- _Written task_:
Return, exactly as written, the lines from the one containing "Reconstruct the object" through the one containing "its real size.", with both ends included.

- _Given information_:
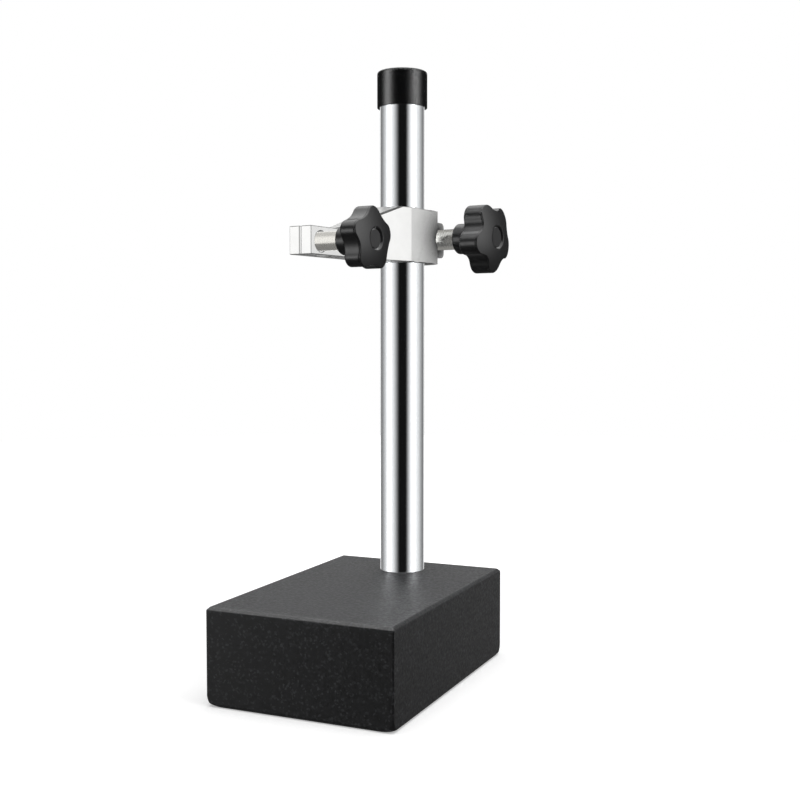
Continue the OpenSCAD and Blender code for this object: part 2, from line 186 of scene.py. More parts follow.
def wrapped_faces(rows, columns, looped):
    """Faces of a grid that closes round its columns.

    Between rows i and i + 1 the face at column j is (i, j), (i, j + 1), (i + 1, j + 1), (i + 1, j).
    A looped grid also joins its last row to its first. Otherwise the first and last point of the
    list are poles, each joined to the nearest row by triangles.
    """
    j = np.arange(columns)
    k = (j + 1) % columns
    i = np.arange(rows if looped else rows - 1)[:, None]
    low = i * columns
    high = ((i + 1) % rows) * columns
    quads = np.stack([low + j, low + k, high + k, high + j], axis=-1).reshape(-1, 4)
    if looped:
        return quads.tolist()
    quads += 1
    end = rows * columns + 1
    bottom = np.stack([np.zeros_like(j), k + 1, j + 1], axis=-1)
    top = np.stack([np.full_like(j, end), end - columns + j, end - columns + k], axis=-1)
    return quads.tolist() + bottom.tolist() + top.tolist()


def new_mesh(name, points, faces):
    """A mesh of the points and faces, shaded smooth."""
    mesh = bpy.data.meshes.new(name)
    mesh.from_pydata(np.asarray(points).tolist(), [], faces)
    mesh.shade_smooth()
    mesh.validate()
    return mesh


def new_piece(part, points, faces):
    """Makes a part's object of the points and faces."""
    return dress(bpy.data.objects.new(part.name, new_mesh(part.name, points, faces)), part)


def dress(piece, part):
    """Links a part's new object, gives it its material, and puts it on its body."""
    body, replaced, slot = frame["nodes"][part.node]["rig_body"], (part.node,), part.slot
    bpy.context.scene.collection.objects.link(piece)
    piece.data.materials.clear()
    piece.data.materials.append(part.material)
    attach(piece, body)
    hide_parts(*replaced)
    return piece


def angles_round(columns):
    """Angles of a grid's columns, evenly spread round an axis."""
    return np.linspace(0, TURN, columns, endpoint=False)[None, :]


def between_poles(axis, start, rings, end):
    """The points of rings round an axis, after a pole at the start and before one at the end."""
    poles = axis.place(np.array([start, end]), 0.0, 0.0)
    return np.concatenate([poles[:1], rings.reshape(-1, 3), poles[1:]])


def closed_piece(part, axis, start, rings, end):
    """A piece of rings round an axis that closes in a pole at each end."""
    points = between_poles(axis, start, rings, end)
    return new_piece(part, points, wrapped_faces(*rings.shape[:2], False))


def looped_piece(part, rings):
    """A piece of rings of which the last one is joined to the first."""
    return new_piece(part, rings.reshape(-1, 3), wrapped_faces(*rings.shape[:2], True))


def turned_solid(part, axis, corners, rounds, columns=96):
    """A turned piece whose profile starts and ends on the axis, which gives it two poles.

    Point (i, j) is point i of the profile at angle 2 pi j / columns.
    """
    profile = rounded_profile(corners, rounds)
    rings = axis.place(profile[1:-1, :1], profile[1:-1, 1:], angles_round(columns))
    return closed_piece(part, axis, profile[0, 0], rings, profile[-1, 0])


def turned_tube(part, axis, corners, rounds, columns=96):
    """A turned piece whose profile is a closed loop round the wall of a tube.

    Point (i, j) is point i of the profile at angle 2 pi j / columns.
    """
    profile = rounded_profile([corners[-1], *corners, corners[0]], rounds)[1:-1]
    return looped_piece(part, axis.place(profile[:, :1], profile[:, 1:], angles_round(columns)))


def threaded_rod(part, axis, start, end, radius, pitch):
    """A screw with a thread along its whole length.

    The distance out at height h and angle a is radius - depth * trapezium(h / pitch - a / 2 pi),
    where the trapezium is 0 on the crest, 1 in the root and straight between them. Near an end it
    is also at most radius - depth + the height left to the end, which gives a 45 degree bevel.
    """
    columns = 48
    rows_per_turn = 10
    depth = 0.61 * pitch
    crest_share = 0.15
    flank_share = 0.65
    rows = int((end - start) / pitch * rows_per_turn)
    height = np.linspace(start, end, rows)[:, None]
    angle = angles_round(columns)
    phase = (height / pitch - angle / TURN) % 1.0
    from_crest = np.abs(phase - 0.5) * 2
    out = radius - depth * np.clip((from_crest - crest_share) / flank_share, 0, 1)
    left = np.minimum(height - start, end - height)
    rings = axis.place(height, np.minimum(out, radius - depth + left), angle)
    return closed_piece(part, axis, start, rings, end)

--

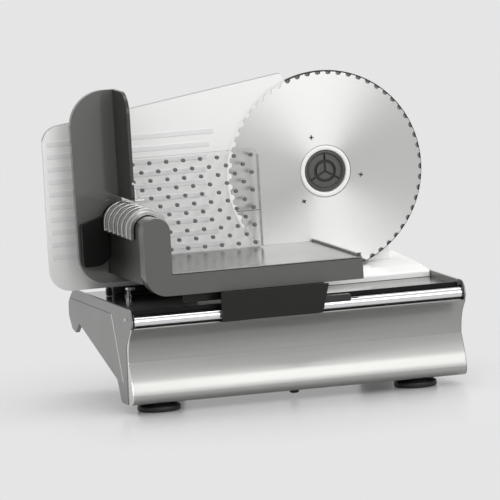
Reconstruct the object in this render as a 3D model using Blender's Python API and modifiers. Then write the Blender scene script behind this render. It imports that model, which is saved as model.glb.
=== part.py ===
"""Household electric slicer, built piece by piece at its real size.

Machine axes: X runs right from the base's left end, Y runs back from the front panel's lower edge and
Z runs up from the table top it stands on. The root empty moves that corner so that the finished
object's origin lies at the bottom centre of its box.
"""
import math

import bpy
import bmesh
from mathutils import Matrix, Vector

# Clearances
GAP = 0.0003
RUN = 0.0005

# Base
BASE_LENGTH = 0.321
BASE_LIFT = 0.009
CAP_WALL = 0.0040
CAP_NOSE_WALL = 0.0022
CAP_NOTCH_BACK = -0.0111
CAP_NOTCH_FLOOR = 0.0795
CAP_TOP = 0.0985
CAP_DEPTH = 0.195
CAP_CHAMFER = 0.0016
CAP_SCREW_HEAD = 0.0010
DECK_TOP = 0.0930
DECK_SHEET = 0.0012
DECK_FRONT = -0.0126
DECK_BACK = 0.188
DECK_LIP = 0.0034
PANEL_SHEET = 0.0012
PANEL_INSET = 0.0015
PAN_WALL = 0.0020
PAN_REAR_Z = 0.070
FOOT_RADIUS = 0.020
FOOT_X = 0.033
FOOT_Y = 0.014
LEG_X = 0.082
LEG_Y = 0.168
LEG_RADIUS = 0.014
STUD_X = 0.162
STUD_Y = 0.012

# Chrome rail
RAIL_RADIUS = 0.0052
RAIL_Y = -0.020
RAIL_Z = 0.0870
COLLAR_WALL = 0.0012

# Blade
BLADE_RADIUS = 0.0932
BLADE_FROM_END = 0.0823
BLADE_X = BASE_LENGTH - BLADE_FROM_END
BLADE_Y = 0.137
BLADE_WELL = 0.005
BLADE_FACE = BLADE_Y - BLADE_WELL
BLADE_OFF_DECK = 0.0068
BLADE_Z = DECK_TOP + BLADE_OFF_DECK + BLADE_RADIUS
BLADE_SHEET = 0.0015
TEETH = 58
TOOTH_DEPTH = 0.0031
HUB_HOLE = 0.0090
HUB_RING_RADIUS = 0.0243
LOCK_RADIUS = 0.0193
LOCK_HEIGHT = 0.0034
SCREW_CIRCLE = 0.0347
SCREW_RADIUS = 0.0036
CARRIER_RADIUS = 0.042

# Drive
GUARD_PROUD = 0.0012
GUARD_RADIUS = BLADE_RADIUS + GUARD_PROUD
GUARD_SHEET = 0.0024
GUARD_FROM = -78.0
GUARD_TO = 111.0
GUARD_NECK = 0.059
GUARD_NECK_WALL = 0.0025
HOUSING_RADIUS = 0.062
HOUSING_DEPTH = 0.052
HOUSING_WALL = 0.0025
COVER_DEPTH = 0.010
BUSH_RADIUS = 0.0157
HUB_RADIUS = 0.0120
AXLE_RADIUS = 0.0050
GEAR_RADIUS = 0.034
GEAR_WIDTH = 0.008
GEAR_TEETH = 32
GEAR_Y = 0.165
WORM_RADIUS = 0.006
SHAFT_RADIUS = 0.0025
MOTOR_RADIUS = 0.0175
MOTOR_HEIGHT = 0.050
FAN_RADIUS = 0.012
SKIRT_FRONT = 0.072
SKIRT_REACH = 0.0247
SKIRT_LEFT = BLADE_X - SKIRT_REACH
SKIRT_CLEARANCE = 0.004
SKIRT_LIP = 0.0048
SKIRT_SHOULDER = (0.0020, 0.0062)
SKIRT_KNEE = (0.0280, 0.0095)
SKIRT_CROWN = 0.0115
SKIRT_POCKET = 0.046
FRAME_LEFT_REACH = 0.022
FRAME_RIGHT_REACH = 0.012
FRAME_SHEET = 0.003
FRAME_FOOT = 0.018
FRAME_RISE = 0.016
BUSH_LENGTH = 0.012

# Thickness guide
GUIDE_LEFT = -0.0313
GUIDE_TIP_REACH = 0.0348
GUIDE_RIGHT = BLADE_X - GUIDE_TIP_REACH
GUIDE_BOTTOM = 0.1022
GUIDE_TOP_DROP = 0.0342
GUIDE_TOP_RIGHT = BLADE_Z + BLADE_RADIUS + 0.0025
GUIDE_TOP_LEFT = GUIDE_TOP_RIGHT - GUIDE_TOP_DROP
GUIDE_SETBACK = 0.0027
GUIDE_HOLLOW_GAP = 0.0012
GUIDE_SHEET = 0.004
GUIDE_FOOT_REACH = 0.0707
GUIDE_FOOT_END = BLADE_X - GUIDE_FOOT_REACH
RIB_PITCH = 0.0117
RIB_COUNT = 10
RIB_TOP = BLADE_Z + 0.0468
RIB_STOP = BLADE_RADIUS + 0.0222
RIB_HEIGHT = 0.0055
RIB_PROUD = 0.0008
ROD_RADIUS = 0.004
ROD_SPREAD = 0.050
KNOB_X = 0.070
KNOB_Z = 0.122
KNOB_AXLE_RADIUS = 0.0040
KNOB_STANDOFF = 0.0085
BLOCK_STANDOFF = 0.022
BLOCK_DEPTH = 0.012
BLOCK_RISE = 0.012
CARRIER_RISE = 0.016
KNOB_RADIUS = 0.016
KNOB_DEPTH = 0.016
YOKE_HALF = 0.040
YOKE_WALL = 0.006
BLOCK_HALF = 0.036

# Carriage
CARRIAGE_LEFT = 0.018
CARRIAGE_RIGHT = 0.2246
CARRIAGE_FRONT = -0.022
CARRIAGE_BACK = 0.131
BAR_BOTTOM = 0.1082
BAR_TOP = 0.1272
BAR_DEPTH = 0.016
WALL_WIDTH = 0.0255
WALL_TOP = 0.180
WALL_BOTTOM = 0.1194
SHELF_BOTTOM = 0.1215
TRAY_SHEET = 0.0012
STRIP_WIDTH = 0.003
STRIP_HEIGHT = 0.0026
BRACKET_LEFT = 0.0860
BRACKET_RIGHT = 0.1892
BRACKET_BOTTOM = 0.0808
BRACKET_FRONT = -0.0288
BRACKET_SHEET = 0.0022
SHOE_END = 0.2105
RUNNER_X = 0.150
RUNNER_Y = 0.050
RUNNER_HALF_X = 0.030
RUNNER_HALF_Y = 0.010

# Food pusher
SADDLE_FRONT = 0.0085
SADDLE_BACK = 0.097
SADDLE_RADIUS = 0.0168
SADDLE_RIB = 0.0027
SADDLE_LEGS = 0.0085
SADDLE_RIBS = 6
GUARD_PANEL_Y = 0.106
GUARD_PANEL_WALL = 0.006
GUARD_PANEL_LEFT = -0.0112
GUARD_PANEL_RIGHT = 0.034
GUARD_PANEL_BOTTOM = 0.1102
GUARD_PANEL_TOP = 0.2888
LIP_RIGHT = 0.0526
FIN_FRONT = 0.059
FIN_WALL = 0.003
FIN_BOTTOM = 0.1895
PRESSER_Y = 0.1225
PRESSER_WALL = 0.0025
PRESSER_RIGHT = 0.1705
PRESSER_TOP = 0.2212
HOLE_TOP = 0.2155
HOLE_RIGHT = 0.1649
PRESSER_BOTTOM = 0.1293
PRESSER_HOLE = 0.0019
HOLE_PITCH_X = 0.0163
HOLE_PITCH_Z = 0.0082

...

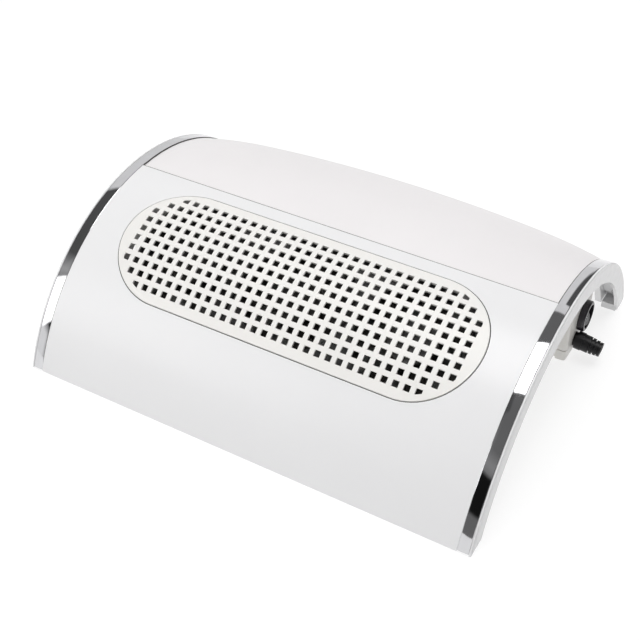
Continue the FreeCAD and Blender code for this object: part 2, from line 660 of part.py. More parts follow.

- _Solution for this exercise_:
Reconstruct the object in this render as a 3D model using Blender's Python API and modifiers. Then write the Blender scene script behind this render. It imports that model, which is saved as model.glb.
=== part.py ===
"""Household electric slicer, built piece by piece at its real size.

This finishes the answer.